_Data block_
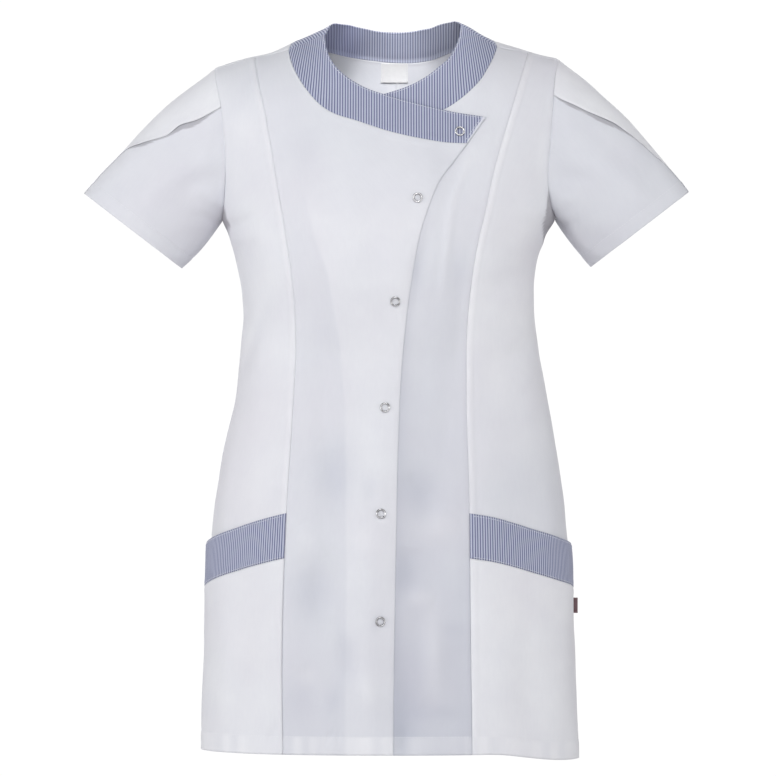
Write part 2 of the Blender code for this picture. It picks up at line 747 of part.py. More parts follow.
def back(side, name):
    outer_edge = side_edge(BACK, side)
    right_low, left_low = back_band_low()
    tip = SHOULDER_TIP_RIGHT_X if side == RIGHT else SHOULDER_TIP_LEFT_X
    neck = right_low if side == RIGHT else left_low[::-1]
    middle = ((CENTRE_BACK_X_TOP, float(form(BACK, *neck[-1])[2])), (CENTRE_BACK_X_HEM, BELOW_HEM_Z))
    seam = upright(BACK, middle)
    corner_x = BAND_OUTER_RIGHT[0][0] if side == RIGHT else BAND_OUTER_LEFT[0][0]
    princess_x = PRINCESS_RIGHT[0][0] if side == RIGHT else PRINCESS_LEFT[0][0]
    shoulder = np.concatenate([
        shoulder_seam(BACK, tip, princess_x, SIDE_CELLS)[:-1],
        shoulder_seam(BACK, princess_x, corner_x, SHOULDER_CELLS),
    ])
    top = np.concatenate([shoulder[:-1], neck])
    low = hem_line(BACK, np.linspace(outer_edge[0, 0], seam[0, 0], len(top)))
    top[0], top[-1], low[0], low[-1] = outer_edge[-1], seam[-1], outer_edge[0], seam[0]
    if side == RIGHT:
        places = patch(outer_edge, seam, low, top, ARM_ROWS)
    else:
        places = patch(seam, outer_edge, low[::-1], top[::-1], ARM_ROWS)
    grid, normals = cloth(BACK, places)
    shell(name, "white_cloth", grid, normals, PANEL_SEAMS)


def back_band(name):
    low = np.concatenate([back_band_low()[0], back_band_low()[1][1:]])
    top = back_band_edge(BAND_TOP_BACK, BAND_INNER_RIGHT[0], BAND_INNER_LEFT[0],
                         BAND_CELLS_HALF_BACK, BAND_CELLS_HALF_BACK, CENTRE_BACK_X_TOP)
    top = np.concatenate([top[0], top[1][1:]])
    right = shoulder_seam(BACK, BAND_OUTER_RIGHT[0][0], BAND_INNER_RIGHT[0][0], BAND_ACROSS)
    left = shoulder_seam(BACK, BAND_OUTER_LEFT[0][0], BAND_INNER_LEFT[0][0], BAND_ACROSS)
    low[0], top[0], low[-1], top[-1] = right[0], right[-1], left[0], left[-1]
    grid, normals = cloth(BACK, patch(right, left, low, top))
    seams = {"right": SHOULDER_GAP, "left": SHOULDER_GAP, "low": SEAM_GAP}
    shell(name, "striped_cloth", grid, normals, seams)


class Sleeve:
    """One sleeve's surface, from the armhole ring to the cuff. A step goes round it from the
    shoulder seam down the front, and along runs from 0 at the armhole to 1 at the cuff."""

    def __init__(self, side):
        self.side = side
        ring, normals = [], []
        for face, order in ((FRONT, slice(None, None, -1)), (BACK, slice(1, -1))):
            places = armhole(face, side)
            points, directions = cloth(face, places)
            ring.append(points[order])
            normals.append(directions[order])
        self.ring = np.concatenate(ring)
        self.normals = np.concatenate(normals)
        tangents = np.roll(self.ring, -1, axis=0) - np.roll(self.ring, 1, axis=0)
        away = np.cross(tangents, self.normals) * -side
        self.away = away / np.linalg.norm(away, axis=1, keepdims=True)
        top, low = (CUFF_TOP_RIGHT, CUFF_LOW_RIGHT) if side == RIGHT else (CUFF_TOP_LEFT, CUFF_LOW_LEFT)
        top, low = (np.array([corner[0], 0, corner[1]]) for corner in (top, low))
        self.cuff_middle = (top + low) / 2
        self.cuff_up = (top - low) / 2
        self.swell_top, self.swell_low = SWELL_RIGHT if side == RIGHT else SWELL_LEFT
        self.ring_middle = self.ring.mean(axis=0)

    def at_ring(self, values, step):
        base = np.floor(step).astype(int)
        share = (step - base)[..., None]
        return values[base % RING] * (1 - share) + values[(base + 1) % RING] * share

    def point(self, step, along):
        start = self.at_ring(self.ring, step)
        angle = (2 * math.pi * step / RING)[..., None]
        forward = np.array([0, -CUFF_DEPTH / 2, 0])
        end = self.cuff_middle + self.cuff_up * np.cos(angle) + forward * np.sin(angle)
        s = along[..., None]
        point = (1 - s) * start + s * end
        out = point - ((1 - s) * self.ring_middle + s * self.cuff_middle)
        out /= np.linalg.norm(out, axis=-1, keepdims=True)
        swell = self.swell_low + (self.swell_top - self.swell_low) * (1 + np.cos(angle)) / 2
        return point + out * swell * np.sin(math.pi * s**SWELL_SHIFT)

    def normal(self, step, along):
        before = np.clip(along - PROBE_ALONG, 0, 1)
        after = np.clip(along + PROBE_ALONG, 0, 1)
        round_it = self.point(step + PROBE_STEP, along) - self.point(step - PROBE_STEP, along)
        down_it = self.point(step, after) - self.point(step, before)
        normal = np.cross(round_it, down_it) * self.side
        normal /= np.linalg.norm(normal, axis=-1, keepdims=True)
        away = self.at_ring(self.away, step)
        lean = np.clip(np.sum(normal * away, axis=-1, keepdims=True), 0, 1)
        square = normal - lean * away
        square /= np.linalg.norm(square, axis=-1, keepdims=True)
        return np.where(along[..., None] == 0, square, normal)

    def leaf(self, name, steps, along, height, underarm):
        normals = self.normal(steps, along)
        grid = self.point(steps, along) + normals * height[..., None]
        start = self.at_ring(self.away, steps) * ARMHOLE_GAP
        grid += np.where(along[..., None] == 0, start, 0)
        shell(name, "white_cloth", grid, normals, {underarm: UNDERARM_GAP})


def free_edge(side, along):
    table = FREE_EDGE_RIGHT if side == RIGHT else FREE_EDGE_LEFT
    xs, ys = (column(table, FREE_EDGE_COLUMNS, name) for name in FREE_EDGE_COLUMNS)
    fine, values = softened(xs, ys, FREE_EDGE_SOFTENING)
    return np.interp(along, fine, values)


def sleeve(side, front_name, top_name):
    shape = Sleeve(side)
    rows = np.array(SLEEVE_ROWS)[:, None]
    edge = free_edge(side, rows)
    lap_share = np.linspace(0, 1, LAP_CELLS + 1)[None]
    lap = HIDDEN_STEP + (edge - HIDDEN_STEP) * lap_share
    below = edge + (ARM_ROWS - edge) * np.linspace(0, 1, FRONT_LEAF_CELLS + 1)[None, 1:]
    behind = np.linspace(ARM_ROWS, RING + HIDDEN_STEP, TOP_LEAF_CELLS + 1)[None, :-1]
    sunk = np.concatenate([np.ones(LAP_CELLS), [0.0]])[None] * np.ones_like(rows)
    front_steps = np.concatenate([lap, below], axis=1)
    front_height = np.concatenate([-LEAF_DIP * sunk, np.zeros(below.shape)], axis=1)
    behind = behind * np.ones_like(rows)
    lifted = LEAF_LIFT - LEAF_DIP
    top_steps = np.concatenate([behind, RING + lap], axis=1)
    start = RING + HIDDEN_STEP - LAP_TAPER
    top_height = np.concatenate([
        lifted * blend(behind, start, start + LAP_TAPER),
        LEAF_LIFT - LEAF_DIP * sunk + LEAF_STAND * lap_share**3 * np.sin(math.pi * rows) ** 2,
    ], axis=1)
    along = np.ones_like(front_steps) * rows
    shape.leaf(front_name, front_steps, along, front_height, "left")
    along = np.ones_like(top_steps) * rows
    shape.leaf(top_name, top_steps, along, top_height, "right")


def pocket(side, places, grid, normals, panel_name, band_name):
    gape = GAPE_RIGHT if side == RIGHT else GAPE_LEFT
    turn = np.abs(places[..., 0])
    mouth = places[POCKET_ROWS + BAND_ROWS, :, 1]
    below = mouth[None] - places[..., 1]
    stand = gape * np.exp(-(((turn - GAPE_TURN) / GAPE_TURN_WIDTH) ** 2) - (below / GAPE_REACH) ** 2)
    raised = grid + normals * (POCKET_LIFT + stand)[..., None]
    split, end = POCKET_ROWS + 1, POCKET_ROWS + BAND_ROWS + 1
    seams = {"right": SEAM_GAP, "left": SEAM_GAP}
    shell(panel_name, "white_cloth", raised[:split], normals[:split], {**seams, "top": SEAM_GAP})
    band, band_normals = raised[split - 1 : end], normals[split - 1 : end]
    shell(band_name, "striped_cloth", band, band_normals, {**seams, "low": SEAM_GAP})


def snaps():
    for number, spot in enumerate(SNAPS, 1):
        places = place(FRONT, [spot])
        point, normal = cloth(FRONT, places, upper=True)
        bpy.ops.mesh.primitive_torus_add(
            major_radius=SNAP_RADIUS,
            minor_radius=SNAP_WIRE,
            major_segments=SNAP_CELLS_ROUND,
            minor_segments=SNAP_CELLS_WIRE,
        )
        ring = bpy.context.object
        ring.location = point[0] + normal[0] * (SNAP_SEAT + SNAP_WIRE)
        ring.rotation_mode = "QUATERNION"
        ring.rotation_quaternion = Vector(normal[0]).to_track_quat("Z", "Y")
        finished(ring, f"snap_{number}", "snap_metal")


def label(name):
    x = np.linspace(*LABEL_X, LABEL_CELLS[0] + 1)[None] * np.ones((LABEL_CELLS[1] + 1, 1))
    z = np.linspace(*LABEL_Z, LABEL_CELLS[1] + 1)[:, None] * np.ones((1, LABEL_CELLS[0] + 1))
    places = place(BACK, np.stack([x.ravel(), z.ravel()], axis=-1)).reshape(*x.shape, 2)
    grid, normals = cloth(BACK, places)
    inside = grid - normals * (WALL + LABEL_GAP)
    shell(name, "label_cloth", inside, normals, {}, wall=LABEL_WALL)


def tab(name):
    bpy.ops.mesh.primitive_cube_add(size=1, location=TAB_MIDDLE)
    made = bpy.context.object
    made.scale = TAB_SIZE
    bpy.ops.object.transform_apply(location=False, rotation=False, scale=True)
    finished(made, name, "tab_cloth")


def main():
    for obj in list(bpy.data.objects):
        bpy.data.objects.remove(obj)
    collection = bpy.data.collections.new(COLLECTION)
    bpy.context.scene.collection.children.link(collection)
    collection.objects.link(bpy.data.objects.new(ROOT, None))
    front_centre_right("front_right_centre")
    front_centre_left("front_left_centre")
    for side, word in ((RIGHT, "right"), (LEFT, "left")):
        places, grid, normals = front_side(side, f"front_{word}_side")
        pocket(side, places, grid, normals, f"pocket_{word}", f"pocket_band_{word}")
        back(side, f"back_{word}")
        sleeve(side, f"sleeve_front_{word}", f"sleeve_top_{word}")
    front_band("neck_band_right", BAND_OUTER_RIGHT, BAND_INNER_RIGHT, BAND_CELLS_RIGHT, True)
    front_band("neck_band_left", BAND_OUTER_LEFT, BAND_INNER_LEFT, BAND_CELLS_LEFT, False)
    back_band("neck_band_back")
    snaps()
    label("neck_label")
    tab("side_tab")


main()
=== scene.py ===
import json
import math

import bpy
import numpy as np
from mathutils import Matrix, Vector

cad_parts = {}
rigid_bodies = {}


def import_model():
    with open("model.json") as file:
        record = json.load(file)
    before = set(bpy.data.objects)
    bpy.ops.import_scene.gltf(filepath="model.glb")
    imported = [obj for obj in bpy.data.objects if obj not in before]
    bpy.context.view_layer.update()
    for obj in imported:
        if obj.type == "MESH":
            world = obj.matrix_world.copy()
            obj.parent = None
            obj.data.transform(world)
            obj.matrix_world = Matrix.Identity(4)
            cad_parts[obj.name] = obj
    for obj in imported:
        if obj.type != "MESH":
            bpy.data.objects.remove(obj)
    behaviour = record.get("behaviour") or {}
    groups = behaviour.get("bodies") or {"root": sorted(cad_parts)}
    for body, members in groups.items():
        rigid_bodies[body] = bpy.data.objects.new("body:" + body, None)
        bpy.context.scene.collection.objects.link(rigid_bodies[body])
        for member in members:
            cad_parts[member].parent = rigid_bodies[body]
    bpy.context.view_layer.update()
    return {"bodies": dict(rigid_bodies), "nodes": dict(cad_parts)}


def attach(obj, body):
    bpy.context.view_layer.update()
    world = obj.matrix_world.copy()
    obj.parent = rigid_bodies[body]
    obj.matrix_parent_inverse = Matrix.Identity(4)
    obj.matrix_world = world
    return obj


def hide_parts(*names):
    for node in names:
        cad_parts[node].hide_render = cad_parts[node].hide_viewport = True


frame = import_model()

bodyName = frame["bodies"] and next(iter(frame["bodies"]))
print("frame loaded,", len(frame["nodes"]), "nodes on", bodyName)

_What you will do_
Pick out the lines that have the word "collection". Copy them all.

_Problem solution_
    collection = bpy.data.collections.new(COLLECTION)
    bpy.context.scene.collection.children.link(collection)
    collection.objects.link(bpy.data.objects.new(ROOT, None))
        bpy.context.scene.collection.objects.link(rigid_bodies[body])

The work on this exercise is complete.